== MATERIAL

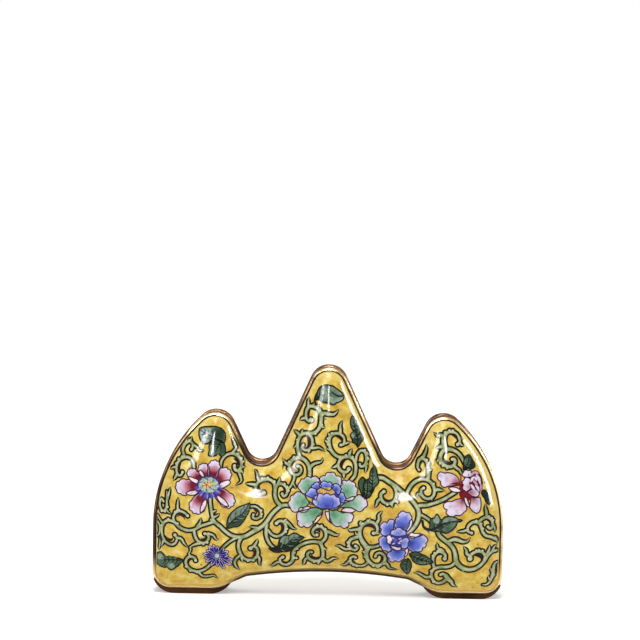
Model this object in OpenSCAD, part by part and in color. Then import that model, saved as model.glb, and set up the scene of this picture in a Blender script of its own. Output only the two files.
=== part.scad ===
// Brush rest in the shape of a mountain with three peaks.
// Hollow copper body: two domed faces and a flat band between them, each face
// coated with fired enamel inside a bare margin and edged with a half-round gilt rim.
// X runs along the rest, Y from the front face to the back face, Z upwards.
// The origin is on the table, under the middle of the body.

/* [Face outline] */
// Width of a face's enamel between its two upright sides
face_w = 146.6; // [144:0.2:150]
// Height of the enamel's lower edge above the table
foot_gap = 3.7; // [3.2:0.1:4.2]
// Height of the corner that the shoulder arc rounds off
shoulder_h = 56.2; // [54:0.2:58]
// Radius of the shoulder arc
shoulder_r = 61; // [58:1:64]
// Distance of each side peak from the middle of the rest
side_peak_x = 46.7; // [46:0.1:48]
// Height of the corner that a side peak rounds off
side_peak_h = 81.3; // [80:0.1:83]
// Radius of a side peak's tip
side_peak_r = 6.9; // [6:0.1:8]
// Distance of each valley from the middle of the rest
valley_x = 28.6; // [28:0.1:29.4]
// Height of the corner that a valley rounds off
valley_h = 43.7; // [43:0.1:45]
// Radius of the cradle at the bottom of a valley
valley_r = 8.4; // [7.6:0.1:9]
// Height of the corner that the middle peak rounds off
middle_peak_h = 106.3; // [104:0.1:109]
// Radius of the middle peak's tip
middle_peak_r = 6.7; // [6:0.1:8]
// Sideways lean of the middle peak
middle_peak_lean = -0.9; // [-2:0.1:2]

/* [Feet and arch] */
// Radius of the outer corner of a foot
foot_corner_r = 6; // [5:0.5:7]
// Distance from the middle of the rest to the inner end of a foot
foot_inner_x = 47; // [46:0.5:48]
// Radius where a foot's lower edge turns up into the arch
foot_inner_r = 14; // [10:1:18]
// Distance from the middle of the rest to the shoulder of the arch
arch_side_x = 35; // [34:0.5:36]
// Height of the shoulder of the arch
arch_side_h = 9.3; // [9:0.1:10]
// Radius of the shoulder of the arch
arch_side_r = 8; // [5:1:12]
// Height of the corner that the crown of the arch rounds off
arch_crown_h = 13.8; // [13.4:0.1:14.2]
// Radius of the crown of the arch
arch_crown_r = 230; // [200:5:240]

/* [Body] */
// Distance between the edges of the two faces
body_t = 12; // [10:0.5:20]
// Height that each face swells out beyond its edge
bulge = 8; // [5:0.5:10]
// Distance from the edge over which a face swells
bulge_run = 24; // [20:1:30]
// Fullness of the swell: larger is steeper at the edge
bulge_power = 3.2; // [2:0.2:4]
// Thickness of the copper faces
shell_t = 0.8; // [0.6:0.1:1.2]
// Thickness of the copper band
band_t = 0.9; // [0.6:0.1:1.2]
// Thickness of the fired enamel
enamel_t = 0.5; // [0.3:0.1:0.8]
// Width of the bare copper margin between enamel and rim
margin = 0.7; // [0.3:0.1:0.8]
// Radius of the half-round rims
rim_r = 0.9; // [0.6:0.1:1]
// Diameter of the vent hole in the crown of the arch
vent_d = 2.4; // [1.5:0.1:3]

/* [Soles] */
// Distance from the middle of the rest to the inner end of a sole's flat underside
sole_flat_x = 50.5; // [49:0.5:53]
// Radius of a sole's inner end, which turns up towards the arch
sole_inner_r = 11.5; // [11:0.5:12]
// Angle through which a sole's inner end turns up
sole_inner_turn = 55; // [54:1:60]
// Radius of a sole's outer end, which turns up round the corner of the foot
sole_outer_r = 9.5; // [9:0.5:10]
// Height at which a sole's outer end stops
sole_end_h = 6; // [4:0.5:7]
// Width of a sole from front to back
sole_w = 14.4; // [12:0.2:15]

/* [Mesh] */
// Steps along each rounded peak and valley
arc_steps = 8; // [6:1:10]
// Steps from the lower to the upper edge of a face
face_rows = 10; // [8:1:14]
// Steps round a half-round rim
rim_steps = 4; // [4:1:8]

/* [Hidden] */

copper = "#8a4b26";
gilt = "#c79a5b";
enamel_yellow = "#e3b93f";

half_w = face_w / 2;
// Smallest squared distance to an edge's line, so that no division is by zero
least_square = 1e-9;
// Steps along each arc of the lower edge, which is only read from
fine_steps = 24;
// Length of one step along a straight flank
flank_step = 9;
// The rims' centre lies this far inside the plane of a face's edge
rim_inset = 0.1;
// Gap between a sole's pad and the rims
pad_gap = 0.1;
// Distance from the end of a sole's flat underside to its pad
pad_inset = 2.5;
// The outer end of a sole stands this far out beyond the rims
sole_reach = 0.1;

// Unit vector of v
function unit(v) = v / norm(v);

// Difference of two angles, between -180 and 180 degrees
function turn(from, to) = let (d = to - from) d > 180 ? d - 360 : d < -180 ? d + 360 : d;

// Points of the arc of radius r that rounds the corner b between a and c
function corner_arc(a, b, c, r, steps) =
    let (u = unit(a - b), v = unit(c - b),
         half = acos(u * v) / 2,
         centre = b + unit(u + v) * r / sin(half),
         p = b + u * r / tan(half) - centre,
         q = b + v * r / tan(half) - centre,
         start = atan2(p.y, p.x),
         sweep = turn(start, atan2(q.y, q.x)))
    [for (k = [0:steps]) let (angle = start + sweep * k / steps)
        centre + r * [cos(angle), sin(angle)]];

// Points between p and q, without both ends, about flank_step apart
function between(p, q) =
    let (steps = max(1, round(norm(q - p) / flank_step)))
    [for (k = [1:1:steps - 1]) p + (q - p) * k / steps];

// Rounded line along corners [[x, z, radius], ...]; its two ends only give directions
function rounded_line(corners, steps) =
    let (arcs = [for (i = [1:len(corners) - 2]) corner_arc(
            [corners[i - 1].x, corners[i - 1].y], [corners[i].x, corners[i].y],
            [corners[i + 1].x, corners[i + 1].y], corners[i].z, steps)])
    [for (i = [0:len(arcs) - 1]) each concat(
        arcs[i], i < len(arcs) - 1 ? between(arcs[i][steps], arcs[i + 1][0]) : [])];

// Corners of a line's right half, put before their mirror images
function both_sides(right, middle) = concat(
    [for (i = [len(right) - 1:-1:0]) [-right[i].x, right[i].y, right[i].z]], middle, right);

upper_edge = rounded_line(both_sides(
    [[valley_x, valley_h, valley_r], [side_peak_x, side_peak_h, side_peak_r],
     [half_w, shoulder_h, shoulder_r], [half_w, foot_gap, 0]],
    [[middle_peak_lean, middle_peak_h, middle_peak_r]]), arc_steps);
lower_edge = rounded_line(both_sides(
    [[arch_side_x, arch_side_h, arch_side_r], [foot_inner_x, foot_gap, foot_inner_r],
     [half_w, foot_gap, foot_corner_r], [half_w, shoulder_h, 0]],
    [[0, arch_crown_h, arch_crown_r]]), fine_steps);

// Each face is a grid of columns at the points of the upper edge, closer rows near both edges
columns = len(upper_edge);
rows = face_rows + 1;
function row_place(j) = (1 - cos(180 * j / face_rows)) / 2;
grid = [for (p = upper_edge) let (low = lookup(p.x, lower_edge))
    for (j = [0:face_rows]) [p.x, low + (p.y - low) * row_place(j)]];

// Numbers in the grid of the points along the arch and feet, and over the peaks
arch_run = [for (i = [0:columns - 1]) i * rows];
peak_run = concat([for (j = [0:face_rows]) (columns - 1) * rows + j],
                  [for (i = [columns - 2:-1:0]) i * rows + face_rows],
                  [for (j = [face_rows - 1:-1:0]) j]);
rim_run = concat(arch_run, [for (k = [1:len(peak_run) - 2]) peak_run[k]]);
edge = [for (n = rim_run) grid[n]];
edge_count = len(edge);

// Outward step at point k of the edge that moves both its lines out by 1 mm
function outward(k) =
    let (p = edge[(k + edge_count - 1) % edge_count], q = edge[k], r = edge[(k + 1) % edge_count],
         a = unit(q - p), b = unit(r - q), m = unit([a.y, -a.x] + [b.y, -b.x]))
    m / (m * [a.y, -a.x]);
edge_out = [for (k = [0:edge_count - 1]) outward(k)];

// Part of the smooth distance that one straight piece of the edge gives at q
function pull(q, a, b) =
    let (u = unit(b - a), w = q - a, t = w * u, far = norm(b - a) - t,
         h2 = max(w * w - t * t, 0) + least_square)
    (far / sqrt(far * far + h2) + t / sqrt(t * t + h2)) / h2;

// Smooth distance from q to the edge: true beside a straight edge, less in a narrow peak
function edge_distance(q) =
    let (pulls = [for (k = [0:edge_count - 1]) pull(q, edge[k], edge[(k + 1) % edge_count])])
    sqrt(2 / (pulls * [for (p = pulls) 1]));

// Swell of a face at distance d from its edge
function swell(d) = bulge * (1 - pow(1 - min(1, d / bulge_run), bulge_power));

function on_edge(n) =
    let (i = floor(n / rows), j = n % rows) i == 0 || i == columns - 1 || j == 0 || j == face_rows;
heights = [for (n = [0:len(grid) - 1]) on_edge(n) ? 0 : swell(edge_distance(grid[n]))];

// Two triangles over one cell of the grid, split the mirrored way left of the middle
function cell(i, j) =
    let (a = i * rows + j, b = a + rows, c = b + 1, d = a + 1)
    i < (columns - 1) / 2 ? [[a, b, c], [a, c, d]] : [[a, b, d], [b, c, d]];

// The same triangle seen from its other side, with its numbers moved on by base
function flipped(f, base) = [f[2] + base, f[1] + base, f[0] + base];

// Strip of triangles between two closed rows of numbered points
function strip(p, q) = [for (k = [0:len(p) - 1]) let (n = (k + 1) % len(p))
    each [[p[k], p[n], q[n]], [p[k], q[n], q[k]]]];

// Numbers of the edge's points, with from the first of them
function edge_numbers(from) = [for (k = [0:edge_count - 1]) from + k];

// Skin that follows the front face from inner to outer mm beyond it, with a flat flange round it
module face_skin(inner, outer, flange = 0) {
    plane = body_t / 2;
    count = len(grid);
    cells = [for (i = [0:columns - 2], j = [0:face_rows - 1]) each cell(i, j)];
    swollen = [for (level = [inner, outer], n = [0:count - 1])
        [grid[n].x, -plane - heights[n] - level, grid[n].y]];
    flat = [for (level = [inner, outer], k = [0:edge_count - 1])
        [edge[k].x + flange * edge_out[k].x, -plane - level, edge[k].y + flange * edge_out[k].y]];
    inner_edge = rim_run;
    outer_edge = [for (n = rim_run) n + count];
    inner_flange = edge_numbers(2 * count);
    outer_flange = edge_numbers(2 * count + edge_count);
    faces = concat(cells, [for (f = cells) flipped(f, count)]);
    if (flange == 0)
        polyhedron(swollen, concat(faces, strip(outer_edge, inner_edge)));
    else
        polyhedron(concat(swollen, flat), concat(faces, strip(outer_edge, outer_flange),
            strip(outer_flange, inner_flange), strip(inner_flange, inner_edge)));
}

// Copper strip between the faces, along the numbered points of the edge
module band(run) {
    outline = concat([for (k = run) edge[k] + margin * edge_out[k]],
                     [for (k = [len(run) - 1:-1:0])
                         edge[run[k]] + (margin - band_t) * edge_out[run[k]]]);
    slab(outline, body_t - 2 * shell_t);
}

// Half-round wire along the edge of the front face, flat side against the band
module rim() {
    centre_y = rim_inset - body_t / 2;
    function ring_point(k, s) = let (angle = 180 * s / rim_steps - 90,
            away = margin + (s == 0 || s == rim_steps ? 0 : rim_r * cos(angle)))
        [edge[k].x + away * edge_out[k].x, centre_y + rim_r * sin(angle), edge[k].y + away * edge_out[k].y];
    points = [for (s = [0:rim_steps], k = [0:edge_count - 1]) ring_point(k, s)];
    polyhedron(points, [for (s = [0:rim_steps])
        each strip(edge_numbers(s * edge_count), edge_numbers((s + 1) % (rim_steps + 1) * edge_count))]);
}

// Points of an arc of radius r round a centre, from one angle to another
function arc(centre, r, from, to) = [for (k = [0:arc_steps]) let (angle = from + (to - from) * k / arc_steps)
    centre + r * [cos(angle), sin(angle)]];

// Solid of a flat shape in X and Z, centred between the faces
module slab(outline, width) {
    rotate([90, 0, 0]) linear_extrude(height = width, center = true) polygon(outline);
}

// Copper sole under the right foot: its underside turns up at both ends and meets the rims there,
// and a pad on it fills the space between the rims
module sole() {
    outer_x = half_w + margin + rim_r + sole_reach - sole_outer_r;
    underside = concat(
        arc([outer_x, sole_outer_r], sole_outer_r, -asin((sole_outer_r - sole_end_h) / sole_outer_r), -90),
        arc([sole_flat_x, sole_inner_r], sole_inner_r, -90, -90 - sole_inner_turn));
    pad_left = sole_flat_x + pad_inset;
    pad_w = body_t - 2 * (rim_r + rim_inset + pad_gap);
    difference() {
        slab(underside, sole_w);
        slab([for (k = [0:edge_count - 1]) edge[k] + (margin + rim_r) * edge_out[k]], 2 * sole_w);
    }
    translate([pad_left, -pad_w / 2, 0])
        cube([half_w - foot_corner_r - pad_left, pad_w, foot_gap - margin]);
}

module front_shell() {
    color(copper) face_skin(-shell_t, 0, margin);
}

module back_shell() {
    color(copper) mirror([0, 1, 0]) face_skin(-shell_t, 0, margin);
}

module front_enamel() {
    color(enamel_yellow) face_skin(0, enamel_t);
}

module back_enamel() {
    color(enamel_yellow) mirror([0, 1, 0]) face_skin(0, enamel_t);
}

module upper_band() {
    color(copper) band(concat([for (k = [columns - 1:edge_count - 1]) k], [0]));
}

module arch_band() {
    color(copper) difference() {
        band([for (k = [0:columns - 1]) k]);
        cylinder(d = vent_d, h = shoulder_h, $fn = 32);
    }
}

module front_rim() {
    color(gilt) rim();
}

module back_rim() {
    color(gilt) mirror([0, 1, 0]) rim();
}

module left_sole() {
    color(copper) mirror([1, 0, 0]) sole();
}

module right_sole() {
    color(copper) sole();
}

front_shell();
back_shell();
front_enamel();
back_enamel();
upper_band();
arch_band();
front_rim();
back_rim();
left_sole();
right_sole();
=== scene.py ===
"""Looks of the brush rest: painted enamel faces, gilt rims, copper bands, and the studio round them.

Shapes are worked out in millimetres, as x along the rest and z upwards on a face, and become
metres when a mesh is made. The front face looks towards -Y, and the back face is its mirror image.
"""
import math

import bmesh
import bpy
import numpy as np
from mathutils import Matrix, Vector


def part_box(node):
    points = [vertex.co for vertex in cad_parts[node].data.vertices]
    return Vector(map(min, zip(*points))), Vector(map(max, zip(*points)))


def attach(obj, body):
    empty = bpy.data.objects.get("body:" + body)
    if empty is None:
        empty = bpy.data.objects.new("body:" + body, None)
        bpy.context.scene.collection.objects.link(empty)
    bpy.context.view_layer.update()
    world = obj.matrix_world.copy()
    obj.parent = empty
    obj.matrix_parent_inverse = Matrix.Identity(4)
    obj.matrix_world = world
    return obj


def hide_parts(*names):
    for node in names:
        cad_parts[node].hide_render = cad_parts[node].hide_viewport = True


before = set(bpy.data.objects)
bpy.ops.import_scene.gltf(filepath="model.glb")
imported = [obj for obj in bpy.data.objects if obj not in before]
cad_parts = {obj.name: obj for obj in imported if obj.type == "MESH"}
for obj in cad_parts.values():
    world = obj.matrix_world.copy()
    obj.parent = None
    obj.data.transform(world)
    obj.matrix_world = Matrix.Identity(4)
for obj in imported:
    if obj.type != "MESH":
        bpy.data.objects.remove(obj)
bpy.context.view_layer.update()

MM = 0.001
TINY = 1e-9
SAME_PLACE = 1e-6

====

WRITTEN REQUEST
Word for word, quote the lines of the material from the first line through the line with "of the body.", both ends included.

REPLY
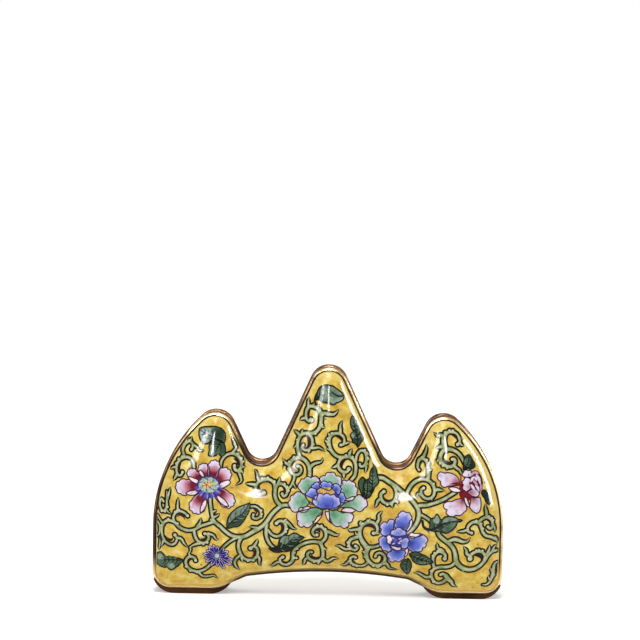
Model this object in OpenSCAD, part by part and in color. Then import that model, saved as model.glb, and set up the scene of this picture in a Blender script of its own. Output only the two files.
=== part.scad ===
// Brush rest in the shape of a mountain with three peaks.
// Hollow copper body: two domed faces and a flat band between them, each face
// coated with fired enamel inside a bare margin and edged with a half-round gilt rim.
// X runs along the rest, Y from the front face to the back face, Z upwards.
// The origin is on the table, under the middle of the body.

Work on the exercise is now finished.